The present constitution came into force in June 2003, with the principal aim of promoting national unity and protecting personal liberties and human rights.
The executive President is the head of state and commander-in- chief of the armed forces, and is elected by universal adult suffrage for a seven-year term; he or she may serve a maximum of two terms. The President nominates the Prime Minister and appoints the council of ministers on the advice of the Prime Minister.
The bicameral legislature comprises the Chamber of Deputies and Senate. The Chamber of Deputies has 80 members, 53 directly elected every five years by universal adult suffrage and 27 representing: women (24 seats), youth (2 seats) and representative of the Association of the Disabled (1 seat). The Senate has 26 members, who serve for eight years; 12 represent the provincial government councils, and two represent academic institutions. The other members are nominated, eight by the President and four by the Parties’ Forum.
The Government of Rwanda has built a strong foundation of gender equality by making it one of the fundamental principles guiding the constitution - a quota was established stipulating that women must make up 30% of parliamentarians.
In April 2000 President Pasteur Bizimungu was succeeded by Rwandan Patriotic Front (RPF) leader Paul Kagame. Following endorsement of a new constitution by referendum in May 2003, Kagame won the presidential election in August 2003, with 95 per cent of votes, and the RPF won the country’s first multiparty parliamentary elections in September 2003, with 40 of the 53 directly elected seats and 74 per cent of votes. The Social Democratic Party (SDP) took seven seats and the Liberal Party six; turnout was 96 per cent. Former President Bizimungu received a 15-year jail sentence for embezzlement and inciting violence in June 2004; he was released in April 2007 when he received a presidential pardon.

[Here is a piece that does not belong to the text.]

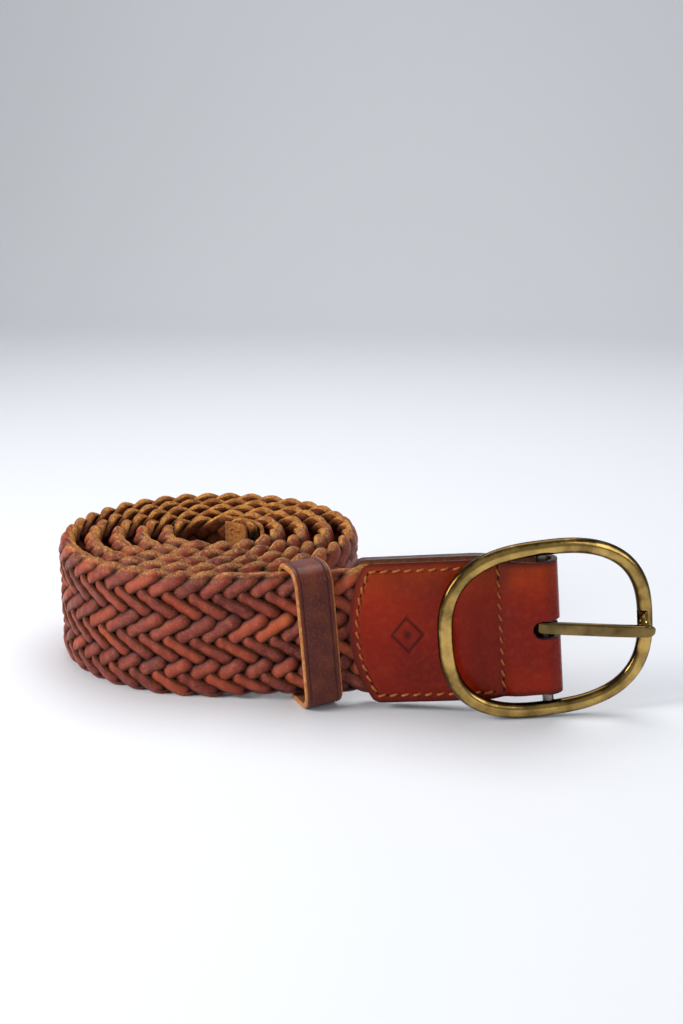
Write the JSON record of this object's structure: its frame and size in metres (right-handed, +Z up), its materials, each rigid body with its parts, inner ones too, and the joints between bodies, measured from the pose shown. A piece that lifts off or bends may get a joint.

When in November 2006 a French judge issued an international arrest warrant for Kagame, alleging that the RPF was responsible for shooting down the plane carrying former President Juvénal Habyarimana in April 1994, Rwanda broke off diplomatic relations with France. In October 2007 the Rwandan Government set up an inquiry into the plane crash that had sparked the genocide, which concluded in late 2009 that Habyarimana’s own army had been responsible. In August 2008 Rwanda released a report naming more than 30 senior French officials alleged to have been involved in the 1994 genocide. Rwanda and France resumed diplomatic relations in November 2009.
In the parliamentary elections of September 2008 the RPF was returned taking 42 seats and 79 per cent of votes cast; the SDP won seven seats and the Liberal Party four. Turnout was again close to 100 per cent.
In the presidential election of August 2010, when 99 per cent of the electorate voted, Kagame won a resounding victory, receiving 93.1 per cent of the votes cast. His main rival, Jean Damascene Ntawukuriryayo of the SDP, secured 5.1 per cent.
The RPF was returned with a strong mandate in the parliamentary elections of 16 September 2013, gaining 41 elective seats in the Chamber of Deputies, with 76 per cent of votes cast. The SDP took seven seats and the Liberal Party five. Turnout was again 99 per cent.